WORK TO DO - Find the lines that contain the word "hinge" and copy each one.
= = = = = = =
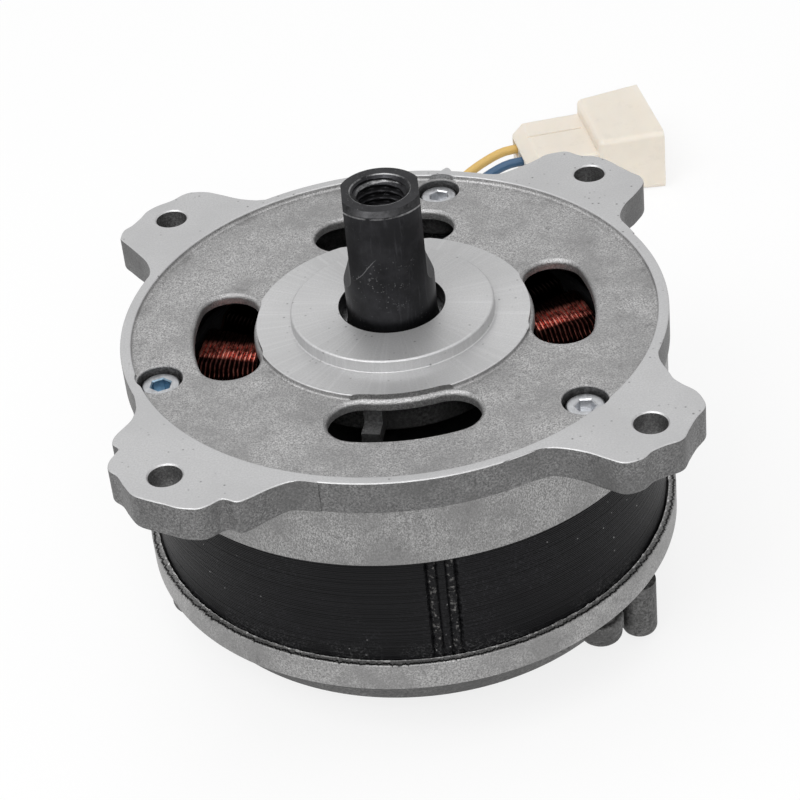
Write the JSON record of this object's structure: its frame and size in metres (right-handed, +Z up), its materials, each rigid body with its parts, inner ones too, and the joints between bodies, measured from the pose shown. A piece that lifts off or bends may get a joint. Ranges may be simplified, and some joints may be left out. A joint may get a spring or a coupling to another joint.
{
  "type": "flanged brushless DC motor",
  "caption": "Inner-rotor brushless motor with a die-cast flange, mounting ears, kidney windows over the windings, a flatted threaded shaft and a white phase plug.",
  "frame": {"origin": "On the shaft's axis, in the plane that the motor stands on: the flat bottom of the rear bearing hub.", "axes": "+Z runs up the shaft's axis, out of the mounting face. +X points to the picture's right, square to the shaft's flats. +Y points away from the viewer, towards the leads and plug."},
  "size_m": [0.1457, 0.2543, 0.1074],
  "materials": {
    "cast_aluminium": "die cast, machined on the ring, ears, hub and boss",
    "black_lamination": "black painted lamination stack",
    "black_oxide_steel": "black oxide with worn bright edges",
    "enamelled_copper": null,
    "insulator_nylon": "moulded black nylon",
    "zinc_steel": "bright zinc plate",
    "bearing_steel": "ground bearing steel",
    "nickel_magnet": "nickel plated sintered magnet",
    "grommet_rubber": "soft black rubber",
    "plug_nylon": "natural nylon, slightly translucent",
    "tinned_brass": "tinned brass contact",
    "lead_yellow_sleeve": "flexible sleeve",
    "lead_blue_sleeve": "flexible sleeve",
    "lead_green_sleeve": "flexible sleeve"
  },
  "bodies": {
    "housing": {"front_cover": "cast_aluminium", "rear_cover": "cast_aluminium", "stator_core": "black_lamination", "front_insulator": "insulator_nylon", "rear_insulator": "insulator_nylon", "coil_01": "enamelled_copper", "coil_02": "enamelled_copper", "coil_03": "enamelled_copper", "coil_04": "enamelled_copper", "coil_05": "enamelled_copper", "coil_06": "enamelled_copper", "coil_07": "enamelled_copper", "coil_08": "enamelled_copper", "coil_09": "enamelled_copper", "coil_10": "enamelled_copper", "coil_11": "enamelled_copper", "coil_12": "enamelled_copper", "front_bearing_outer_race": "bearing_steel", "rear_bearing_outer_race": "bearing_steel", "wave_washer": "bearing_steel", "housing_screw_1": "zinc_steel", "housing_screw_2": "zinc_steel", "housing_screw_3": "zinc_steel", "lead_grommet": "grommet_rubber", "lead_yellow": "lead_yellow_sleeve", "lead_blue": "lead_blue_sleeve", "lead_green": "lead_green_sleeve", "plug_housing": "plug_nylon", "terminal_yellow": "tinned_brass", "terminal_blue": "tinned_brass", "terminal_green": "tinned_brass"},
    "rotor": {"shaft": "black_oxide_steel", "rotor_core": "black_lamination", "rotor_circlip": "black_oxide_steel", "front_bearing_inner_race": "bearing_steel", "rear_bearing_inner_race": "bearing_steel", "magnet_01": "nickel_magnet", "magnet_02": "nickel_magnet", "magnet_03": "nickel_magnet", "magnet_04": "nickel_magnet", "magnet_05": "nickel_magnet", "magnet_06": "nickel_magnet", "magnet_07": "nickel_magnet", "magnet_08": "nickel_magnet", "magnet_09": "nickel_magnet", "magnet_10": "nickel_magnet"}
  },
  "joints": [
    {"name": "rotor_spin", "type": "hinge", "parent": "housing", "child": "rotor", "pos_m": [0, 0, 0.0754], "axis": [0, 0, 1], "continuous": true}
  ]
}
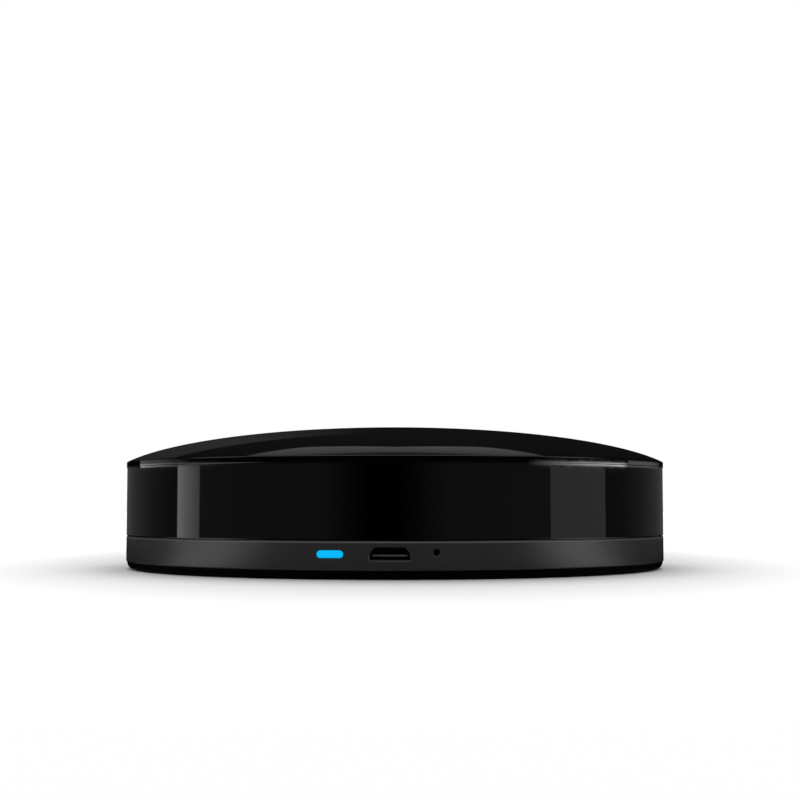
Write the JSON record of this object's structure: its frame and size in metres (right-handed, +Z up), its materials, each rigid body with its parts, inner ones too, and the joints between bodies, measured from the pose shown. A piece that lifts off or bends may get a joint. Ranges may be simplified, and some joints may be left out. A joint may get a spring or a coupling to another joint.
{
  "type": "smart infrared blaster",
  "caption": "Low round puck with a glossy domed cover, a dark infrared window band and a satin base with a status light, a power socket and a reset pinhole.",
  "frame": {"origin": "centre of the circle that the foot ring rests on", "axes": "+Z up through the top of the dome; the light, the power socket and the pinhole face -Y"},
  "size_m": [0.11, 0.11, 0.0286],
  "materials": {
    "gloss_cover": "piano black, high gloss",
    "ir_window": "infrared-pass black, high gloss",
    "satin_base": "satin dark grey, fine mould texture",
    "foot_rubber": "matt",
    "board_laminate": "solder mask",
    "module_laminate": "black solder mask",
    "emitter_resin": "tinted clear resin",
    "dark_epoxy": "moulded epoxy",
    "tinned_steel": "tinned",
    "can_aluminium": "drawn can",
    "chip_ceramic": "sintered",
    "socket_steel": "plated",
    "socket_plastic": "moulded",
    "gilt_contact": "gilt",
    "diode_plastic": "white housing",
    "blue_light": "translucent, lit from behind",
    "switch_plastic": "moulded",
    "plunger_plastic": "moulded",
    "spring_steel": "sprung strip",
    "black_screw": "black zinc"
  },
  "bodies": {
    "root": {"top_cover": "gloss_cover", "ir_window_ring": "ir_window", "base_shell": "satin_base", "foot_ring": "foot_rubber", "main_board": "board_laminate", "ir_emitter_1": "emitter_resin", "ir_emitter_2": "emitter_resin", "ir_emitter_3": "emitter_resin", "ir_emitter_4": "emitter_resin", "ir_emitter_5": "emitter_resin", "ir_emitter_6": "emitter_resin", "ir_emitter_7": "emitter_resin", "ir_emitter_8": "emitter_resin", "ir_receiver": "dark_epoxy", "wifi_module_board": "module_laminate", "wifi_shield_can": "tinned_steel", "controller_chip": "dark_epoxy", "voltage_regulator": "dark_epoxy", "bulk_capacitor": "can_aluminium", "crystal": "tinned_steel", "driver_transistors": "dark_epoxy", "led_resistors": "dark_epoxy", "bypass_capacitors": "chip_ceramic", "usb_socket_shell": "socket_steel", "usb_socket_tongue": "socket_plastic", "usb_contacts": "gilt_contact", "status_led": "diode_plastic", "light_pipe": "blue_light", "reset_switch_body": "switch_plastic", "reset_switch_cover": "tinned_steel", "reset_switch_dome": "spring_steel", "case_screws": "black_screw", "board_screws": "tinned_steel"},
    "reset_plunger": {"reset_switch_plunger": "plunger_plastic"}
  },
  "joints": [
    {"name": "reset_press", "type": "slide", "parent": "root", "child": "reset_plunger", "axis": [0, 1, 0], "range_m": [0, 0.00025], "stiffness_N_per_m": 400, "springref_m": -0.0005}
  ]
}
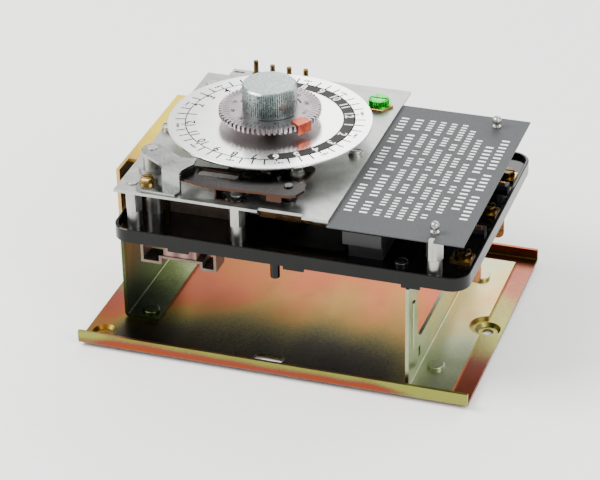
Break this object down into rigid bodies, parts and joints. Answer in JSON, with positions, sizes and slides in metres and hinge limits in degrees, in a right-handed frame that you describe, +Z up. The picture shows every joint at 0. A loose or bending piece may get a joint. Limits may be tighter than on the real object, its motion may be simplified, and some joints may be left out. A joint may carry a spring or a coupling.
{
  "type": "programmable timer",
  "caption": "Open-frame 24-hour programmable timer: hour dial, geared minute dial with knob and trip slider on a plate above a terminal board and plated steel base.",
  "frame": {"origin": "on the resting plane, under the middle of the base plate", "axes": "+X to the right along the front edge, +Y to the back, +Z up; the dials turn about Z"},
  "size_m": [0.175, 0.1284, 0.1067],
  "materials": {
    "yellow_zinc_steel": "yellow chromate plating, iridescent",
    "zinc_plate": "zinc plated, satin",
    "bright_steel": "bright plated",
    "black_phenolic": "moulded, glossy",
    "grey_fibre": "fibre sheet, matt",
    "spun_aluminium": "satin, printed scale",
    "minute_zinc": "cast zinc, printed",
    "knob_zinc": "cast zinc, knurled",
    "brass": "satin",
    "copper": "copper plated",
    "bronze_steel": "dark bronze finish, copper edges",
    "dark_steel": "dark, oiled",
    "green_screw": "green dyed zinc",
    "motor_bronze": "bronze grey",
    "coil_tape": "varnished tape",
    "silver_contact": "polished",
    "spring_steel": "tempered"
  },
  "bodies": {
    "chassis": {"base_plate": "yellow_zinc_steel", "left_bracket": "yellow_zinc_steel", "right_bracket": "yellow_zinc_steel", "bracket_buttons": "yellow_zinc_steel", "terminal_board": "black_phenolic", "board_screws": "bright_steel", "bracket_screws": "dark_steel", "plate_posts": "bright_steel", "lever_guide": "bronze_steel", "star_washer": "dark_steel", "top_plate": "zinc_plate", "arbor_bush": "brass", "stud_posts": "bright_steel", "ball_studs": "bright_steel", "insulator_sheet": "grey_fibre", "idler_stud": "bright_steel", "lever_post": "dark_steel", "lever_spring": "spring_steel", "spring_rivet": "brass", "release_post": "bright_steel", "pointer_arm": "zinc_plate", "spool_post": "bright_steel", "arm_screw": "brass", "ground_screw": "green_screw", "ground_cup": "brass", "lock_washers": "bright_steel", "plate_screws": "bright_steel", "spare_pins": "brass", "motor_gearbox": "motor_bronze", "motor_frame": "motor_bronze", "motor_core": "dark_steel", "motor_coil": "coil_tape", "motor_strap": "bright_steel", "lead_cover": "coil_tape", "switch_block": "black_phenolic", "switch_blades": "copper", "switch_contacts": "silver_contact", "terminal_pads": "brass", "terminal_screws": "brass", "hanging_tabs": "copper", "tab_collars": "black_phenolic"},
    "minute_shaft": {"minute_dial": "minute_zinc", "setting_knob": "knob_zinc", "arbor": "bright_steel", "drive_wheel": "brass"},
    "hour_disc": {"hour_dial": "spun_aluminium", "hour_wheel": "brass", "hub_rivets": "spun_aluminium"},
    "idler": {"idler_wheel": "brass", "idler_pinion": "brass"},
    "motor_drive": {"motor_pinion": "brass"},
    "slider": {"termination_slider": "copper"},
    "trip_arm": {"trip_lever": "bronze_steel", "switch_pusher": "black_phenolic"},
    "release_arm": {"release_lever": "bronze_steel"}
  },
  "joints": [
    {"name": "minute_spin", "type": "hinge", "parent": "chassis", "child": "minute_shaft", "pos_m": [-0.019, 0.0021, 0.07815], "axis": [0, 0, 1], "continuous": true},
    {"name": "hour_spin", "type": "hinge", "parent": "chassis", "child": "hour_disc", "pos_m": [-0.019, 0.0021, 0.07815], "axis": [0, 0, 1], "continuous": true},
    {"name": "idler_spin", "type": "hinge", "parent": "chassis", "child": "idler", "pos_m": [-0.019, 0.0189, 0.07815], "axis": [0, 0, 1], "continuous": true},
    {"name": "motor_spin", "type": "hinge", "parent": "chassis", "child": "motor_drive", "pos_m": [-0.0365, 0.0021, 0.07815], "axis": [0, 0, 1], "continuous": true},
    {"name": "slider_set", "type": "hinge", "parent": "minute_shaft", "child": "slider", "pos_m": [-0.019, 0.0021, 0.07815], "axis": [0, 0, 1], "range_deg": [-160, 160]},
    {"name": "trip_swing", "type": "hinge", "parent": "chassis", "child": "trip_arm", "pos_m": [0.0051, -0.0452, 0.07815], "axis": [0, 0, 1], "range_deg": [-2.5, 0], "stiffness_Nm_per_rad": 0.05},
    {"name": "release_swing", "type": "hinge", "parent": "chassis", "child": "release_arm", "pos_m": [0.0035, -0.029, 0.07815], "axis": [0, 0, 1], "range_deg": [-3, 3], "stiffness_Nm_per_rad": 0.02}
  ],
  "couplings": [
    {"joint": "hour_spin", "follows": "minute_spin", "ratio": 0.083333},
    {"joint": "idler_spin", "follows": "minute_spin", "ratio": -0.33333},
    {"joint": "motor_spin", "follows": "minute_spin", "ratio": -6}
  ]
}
= = = = = = =
RESPONSE FOR THIS EXERCISE -
    {"name": "rotor_spin", "type": "hinge", "parent": "housing", "child": "rotor", "pos_m": [0, 0, 0.0754], "axis": [0, 0, 1], "continuous": true}
Break this object down into rigid bodies, parts and joints. Answer in JSON, with positions, sizes and slides in metres and hinge limits in degrees, in a right-handed frame that you describe, +Z up. The picture shows every joint at 0. A loose or bending piece may get a joint. Limits may be tighter than on the real object, its motion may be simplified, and some joints may be left out. A joint may carry a spring or a coupling.
    {"name": "minute_spin", "type": "hinge", "parent": "chassis", "child": "minute_shaft", "pos_m": [-0.019, 0.0021, 0.07815], "axis": [0, 0, 1], "continuous": true},
    {"name": "hour_spin", "type": "hinge", "parent": "chassis", "child": "hour_disc", "pos_m": [-0.019, 0.0021, 0.07815], "axis": [0, 0, 1], "continuous": true},
    {"name": "idler_spin", "type": "hinge", "parent": "chassis", "child": "idler", "pos_m": [-0.019, 0.0189, 0.07815], "axis": [0, 0, 1], "continuous": true},
    {"name": "motor_spin", "type": "hinge", "parent": "chassis", "child": "motor_drive", "pos_m": [-0.0365, 0.0021, 0.07815], "axis": [0, 0, 1], "continuous": true},
    {"name": "slider_set", "type": "hinge", "parent": "minute_shaft", "child": "slider", "pos_m": [-0.019, 0.0021, 0.07815], "axis": [0, 0, 1], "range_deg": [-160, 160]},
    {"name": "trip_swing", "type": "hinge", "parent": "chassis", "child": "trip_arm", "pos_m": [0.0051, -0.0452, 0.07815], "axis": [0, 0, 1], "range_deg": [-2.5, 0], "stiffness_Nm_per_rad": 0.05},
    {"name": "release_swing", "type": "hinge", "parent": "chassis", "child": "release_arm", "pos_m": [0.0035, -0.029, 0.07815], "axis": [0, 0, 1], "range_deg": [-3, 3], "stiffness_Nm_per_rad": 0.02}